┌──

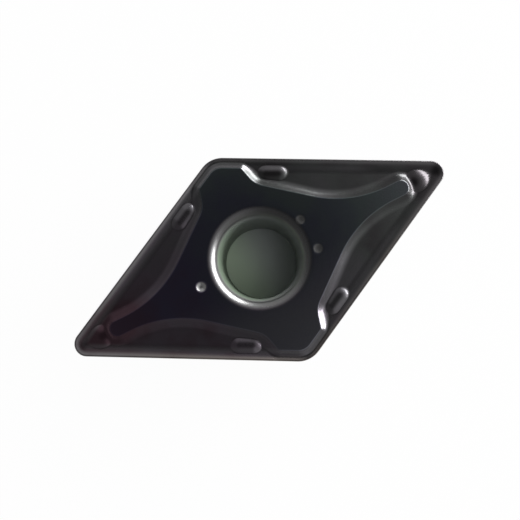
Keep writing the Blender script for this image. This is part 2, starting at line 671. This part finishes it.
TABLE_HALF, TABLE_DROP = 1.5, 0.01 * MM  # the drop keeps the table clear of the lower seat
TABLE_WHITE = tone(0.88, 0.88, 0.87)
TABLE_GLOW = 0.97  # share of glow in the white
STAIN_TINTS, STAIN_RUN = (tone(0.62, 0.75, 0.58), tone(0.56, 0.58, 0.60)), (-2.2, 1.5)  # X run in millimetres
STAIN_END = (4 * MM, 5 * MM)
KEY_AZIMUTH = 6  # degrees
WATTS = 4  # a lamp's power, in the units of its energy, for one unit of radiance and of area

# Glows of the room, each with the smooth step by which it comes in: of a direction's height, if not bearing.
OVERHEAD = 0.055
ALL_ROUND, ZENITH_STEP = 0.07, (0.87, 0.995)
ZENITH_TILT, ZENITH_AZIMUTH = radians(4), radians(105)
HORIZON, HORIZON_STEP = 0.15, (0.0, 0.35)
SIDEWAYS, SIDEWAYS_BEARING = 0.14, (-0.63, -0.10)
HIGHER_SIDEWAYS, HIGHER_STEP = 0.08, (0.35, 0.80)
AROUND_KEY, AROUND_KEY_STEP, AROUND_KEY_BEARING = 0.65, (0.64, 0.88), (0.57, 0.92)

PICTURE, FOCAL = 520.0, 480.0  # width of the picture and focal length, in pixels
SENSOR = 36.0  # millimetres
VIEWPOINT = Vector((-0.26, -2.04, 36.30)) * MM
AIM = Vector((-0.026, -0.114, 6.35)) * MM
PICTURE_TOP = radians(63.69)  # azimuth that points to the top of the picture


def floor():
    """A pale table top. Away from the part it glows, to the eye and in mirrors, so that it reads as white.

    Under the bore it is stained, from greenish on the left to grey on the right."""
    mesh = bpy.data.meshes.new("floor")
    corners = [(x * TABLE_HALF, y * TABLE_HALF, -TABLE_DROP) for x, y in ((-1, -1), (1, -1), (1, 1), (-1, 1))]
    mesh.from_pydata(corners, [], [(0, 1, 2, 3)])
    table = bpy.data.objects.new("floor", mesh)
    bpy.context.scene.collection.objects.link(table)
    material, n = new_material("pale_table")
    place = n.add("ShaderNodeTexCoord", out="Object")
    away = n.add("ShaderNodeVectorMath", {"operation": "LENGTH"}, place, out="Value")
    under = away.fall(*STAIN_END)
    across = n.add("ShaderNodeSeparateXYZ", {}, place, out="X") / MM
    stain = n.mix(across.rise(*STAIN_RUN), *STAIN_TINTS)
    paper = n.add("ShaderNodeBsdfPrincipled", {}, Roughness=1.0,
                  **{"Base Color": n.mix(under, TABLE_WHITE, stain), "Specular IOR Level": 0.0})
    glow = n.add("ShaderNodeEmission", {}, Color=grey(1.0), Strength=1.0)
    seen, mirrored, passed = (n.add("ShaderNodeLightPath", out=f"Is {ray} Ray")
                              for ray in ("Camera", "Glossy", "Transmission"))
    share = (1.0 - under) * seen.most(mirrored).most(passed) * TABLE_GLOW
    n.add("ShaderNodeOutputMaterial", {}, Surface=n.add("ShaderNodeMixShader", {}, share, paper, glow))
    mesh.materials.append(material)


def softbox(name, azimuth, elevation, distance, size, radiance):
    """A rectangular lamp that faces the part from an azimuth and elevation in degrees.

    Its size is a width and a height in metres, and its power is radiance times area times WATTS."""
    a, e = radians(azimuth), radians(elevation)
    back = Vector((cos(a) * cos(e), sin(a) * cos(e), sin(e)))
    lamp = bpy.data.lights.new(name, "AREA")
    lamp.shape = "RECTANGLE"
    lamp.size, lamp.size_y = size
    lamp.energy = radiance * WATTS * size[0] * size[1]
    holder = bpy.data.objects.new(name, lamp)
    holder.location = back * distance
    holder.rotation_mode = "QUATERNION"
    holder.rotation_quaternion = (-back).to_track_quat("-Z", "Y")
    bpy.context.scene.collection.objects.link(holder)
    return holder


def room():
    """A dim room: dark overhead and behind, paler to the sides, and brightest low down around the softbox.

    Each glow is a strength times smooth steps of a direction's height and bearing. To the eye it is white."""
    world = bpy.data.worlds.new("room")
    bpy.context.scene.world = world
    world.use_nodes = True
    n = Nodes(world.node_tree)
    way = n.add("ShaderNodeTexCoord", out="Generated")
    x, y, z = (n.add("ShaderNodeSeparateXYZ", {}, way, out=axis) for axis in "XYZ")
    almost_nothing = 1e-6
    level = (x * x + y * y + almost_nothing) ** 0.5
    key = radians(KEY_AZIMUTH)
    bearing = (x * cos(key) + y * sin(key)) / level
    tilt = (y * sin(ZENITH_AZIMUTH) + x * cos(ZENITH_AZIMUTH)) * sin(ZENITH_TILT)
    off_zenith = (z * cos(ZENITH_TILT) + tilt).fall(*ZENITH_STEP)
    sideways = bearing.rise(*SIDEWAYS_BEARING) * (SIDEWAYS + z.rise(*HIGHER_STEP) * HIGHER_SIDEWAYS)
    around_key = z.fall(*AROUND_KEY_STEP) * (x / level).rise(*AROUND_KEY_BEARING) * AROUND_KEY
    horizon = z.fall(*HORIZON_STEP) * HORIZON
    strength = OVERHEAD + horizon + off_zenith * (ALL_ROUND + sideways + around_key)
    seen = n.add("ShaderNodeLightPath", out="Is Camera Ray")
    white = strength * (1.0 - seen) + seen
    background = n.add("ShaderNodeBackground", {}, Color=grey(1.0), Strength=white)
    n.add("ShaderNodeOutputWorld", {}, Surface=background)


def camera():
    """The viewpoint: close above the part and almost straight down."""
    back = (VIEWPOINT - AIM).normalized()
    right = Vector((cos(PICTURE_TOP), sin(PICTURE_TOP), 0)).cross(back).normalized()
    up = back.cross(right)
    lens = bpy.data.cameras.new("view")
    lens.sensor_width = SENSOR
    lens.lens = FOCAL * SENSOR / PICTURE
    lens.clip_start = 1 * MM
    holder = bpy.data.objects.new("view", lens)
    turn = Matrix((right, up, back)).transposed()
    holder.matrix_world = Matrix.Translation(VIEWPOINT) @ turn.to_4x4()
    bpy.context.scene.collection.objects.link(holder)
    bpy.context.scene.camera = holder


floor()
room()
softbox("key_softbox", azimuth=KEY_AZIMUTH, elevation=28.5, distance=0.25, size=(0.34, 0.078), radiance=7.8)
# this one is not mirrored: it lights the table, so that it shows through the bore
fill = softbox("table_lamp", azimuth=-35, elevation=68, distance=0.25, size=(0.16, 0.16), radiance=0.85)
fill.visible_glossy = False
camera()
bpy.context.scene.view_settings.view_transform = "Standard"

└──

◆ AIM
Quote each line above in full, word for word.

◆ RIGHT ANSWER
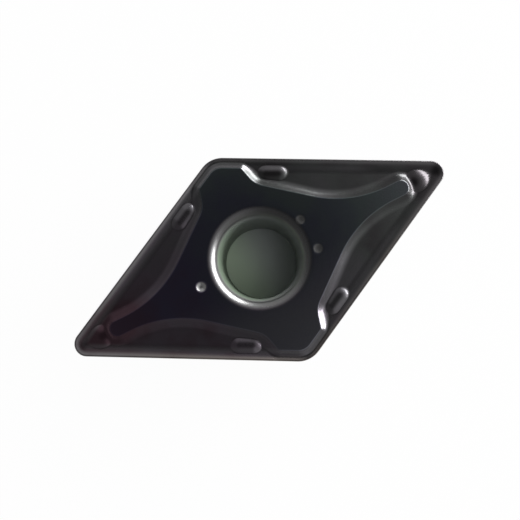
Keep writing the Blender script for this image. This is part 2, starting at line 671. This part finishes it.
TABLE_HALF, TABLE_DROP = 1.5, 0.01 * MM  # the drop keeps the table clear of the lower seat
TABLE_WHITE = tone(0.88, 0.88, 0.87)
TABLE_GLOW = 0.97  # share of glow in the white
STAIN_TINTS, STAIN_RUN = (tone(0.62, 0.75, 0.58), tone(0.56, 0.58, 0.60)), (-2.2, 1.5)  # X run in millimetres
STAIN_END = (4 * MM, 5 * MM)
KEY_AZIMUTH = 6  # degrees
WATTS = 4  # a lamp's power, in the units of its energy, for one unit of radiance and of area

# Glows of the room, each with the smooth step by which it comes in: of a direction's height, if not bearing.
OVERHEAD = 0.055
ALL_ROUND, ZENITH_STEP = 0.07, (0.87, 0.995)
ZENITH_TILT, ZENITH_AZIMUTH = radians(4), radians(105)
HORIZON, HORIZON_STEP = 0.15, (0.0, 0.35)
SIDEWAYS, SIDEWAYS_BEARING = 0.14, (-0.63, -0.10)
HIGHER_SIDEWAYS, HIGHER_STEP = 0.08, (0.35, 0.80)
AROUND_KEY, AROUND_KEY_STEP, AROUND_KEY_BEARING = 0.65, (0.64, 0.88), (0.57, 0.92)

PICTURE, FOCAL = 520.0, 480.0  # width of the picture and focal length, in pixels
SENSOR = 36.0  # millimetres
VIEWPOINT = Vector((-0.26, -2.04, 36.30)) * MM
AIM = Vector((-0.026, -0.114, 6.35)) * MM
PICTURE_TOP = radians(63.69)  # azimuth that points to the top of the picture


def floor():
    """A pale table top. Away from the part it glows, to the eye and in mirrors, so that it reads as white.

    Under the bore it is stained, from greenish on the left to grey on the right."""
    mesh = bpy.data.meshes.new("floor")
    corners = [(x * TABLE_HALF, y * TABLE_HALF, -TABLE_DROP) for x, y in ((-1, -1), (1, -1), (1, 1), (-1, 1))]
    mesh.from_pydata(corners, [], [(0, 1, 2, 3)])
    table = bpy.data.objects.new("floor", mesh)
    bpy.context.scene.collection.objects.link(table)
    material, n = new_material("pale_table")
    place = n.add("ShaderNodeTexCoord", out="Object")
    away = n.add("ShaderNodeVectorMath", {"operation": "LENGTH"}, place, out="Value")
    under = away.fall(*STAIN_END)
    across = n.add("ShaderNodeSeparateXYZ", {}, place, out="X") / MM
    stain = n.mix(across.rise(*STAIN_RUN), *STAIN_TINTS)
    paper = n.add("ShaderNodeBsdfPrincipled", {}, Roughness=1.0,
                  **{"Base Color": n.mix(under, TABLE_WHITE, stain), "Specular IOR Level": 0.0})
    glow = n.add("ShaderNodeEmission", {}, Color=grey(1.0), Strength=1.0)
    seen, mirrored, passed = (n.add("ShaderNodeLightPath", out=f"Is {ray} Ray")
                              for ray in ("Camera", "Glossy", "Transmission"))
    share = (1.0 - under) * seen.most(mirrored).most(passed) * TABLE_GLOW
    n.add("ShaderNodeOutputMaterial", {}, Surface=n.add("ShaderNodeMixShader", {}, share, paper, glow))
    mesh.materials.append(material)


def softbox(name, azimuth, elevation, distance, size, radiance):
    """A rectangular lamp that faces the part from an azimuth and elevation in degrees.

    Its size is a width and a height in metres, and its power is radiance times area times WATTS."""
    a, e = radians(azimuth), radians(elevation)
    back = Vector((cos(a) * cos(e), sin(a) * cos(e), sin(e)))
    lamp = bpy.data.lights.new(name, "AREA")
    lamp.shape = "RECTANGLE"
    lamp.size, lamp.size_y = size
    lamp.energy = radiance * WATTS * size[0] * size[1]
    holder = bpy.data.objects.new(name, lamp)
    holder.location = back * distance
    holder.rotation_mode = "QUATERNION"
    holder.rotation_quaternion = (-back).to_track_quat("-Z", "Y")
    bpy.context.scene.collection.objects.link(holder)
    return holder


def room():
    """A dim room: dark overhead and behind, paler to the sides, and brightest low down around the softbox.

    Each glow is a strength times smooth steps of a direction's height and bearing. To the eye it is white."""
    world = bpy.data.worlds.new("room")
    bpy.context.scene.world = world
    world.use_nodes = True
    n = Nodes(world.node_tree)
    way = n.add("ShaderNodeTexCoord", out="Generated")
    x, y, z = (n.add("ShaderNodeSeparateXYZ", {}, way, out=axis) for axis in "XYZ")
    almost_nothing = 1e-6
    level = (x * x + y * y + almost_nothing) ** 0.5
    key = radians(KEY_AZIMUTH)
    bearing = (x * cos(key) + y * sin(key)) / level
    tilt = (y * sin(ZENITH_AZIMUTH) + x * cos(ZENITH_AZIMUTH)) * sin(ZENITH_TILT)
    off_zenith = (z * cos(ZENITH_TILT) + tilt).fall(*ZENITH_STEP)
    sideways = bearing.rise(*SIDEWAYS_BEARING) * (SIDEWAYS + z.rise(*HIGHER_STEP) * HIGHER_SIDEWAYS)
    around_key = z.fall(*AROUND_KEY_STEP) * (x / level).rise(*AROUND_KEY_BEARING) * AROUND_KEY
    horizon = z.fall(*HORIZON_STEP) * HORIZON
    strength = OVERHEAD + horizon + off_zenith * (ALL_ROUND + sideways + around_key)
    seen = n.add("ShaderNodeLightPath", out="Is Camera Ray")
    white = strength * (1.0 - seen) + seen
    background = n.add("ShaderNodeBackground", {}, Color=grey(1.0), Strength=white)
    n.add("ShaderNodeOutputWorld", {}, Surface=background)


def camera():
    """The viewpoint: close above the part and almost straight down."""
    back = (VIEWPOINT - AIM).normalized()
    right = Vector((cos(PICTURE_TOP), sin(PICTURE_TOP), 0)).cross(back).normalized()
    up = back.cross(right)
    lens = bpy.data.cameras.new("view")
    lens.sensor_width = SENSOR
    lens.lens = FOCAL * SENSOR / PICTURE
    lens.clip_start = 1 * MM
    holder = bpy.data.objects.new("view", lens)
    turn = Matrix((right, up, back)).transposed()
    holder.matrix_world = Matrix.Translation(VIEWPOINT) @ turn.to_4x4()
    bpy.context.scene.collection.objects.link(holder)
    bpy.context.scene.camera = holder


floor()
room()
softbox("key_softbox", azimuth=KEY_AZIMUTH, elevation=28.5, distance=0.25, size=(0.34, 0.078), radiance=7.8)
# this one is not mirrored: it lights the table, so that it shows through the bore
fill = softbox("table_lamp", azimuth=-35, elevation=68, distance=0.25, size=(0.16, 0.16), radiance=0.85)
fill.visible_glossy = False
camera()
bpy.context.scene.view_settings.view_transform = "Standard"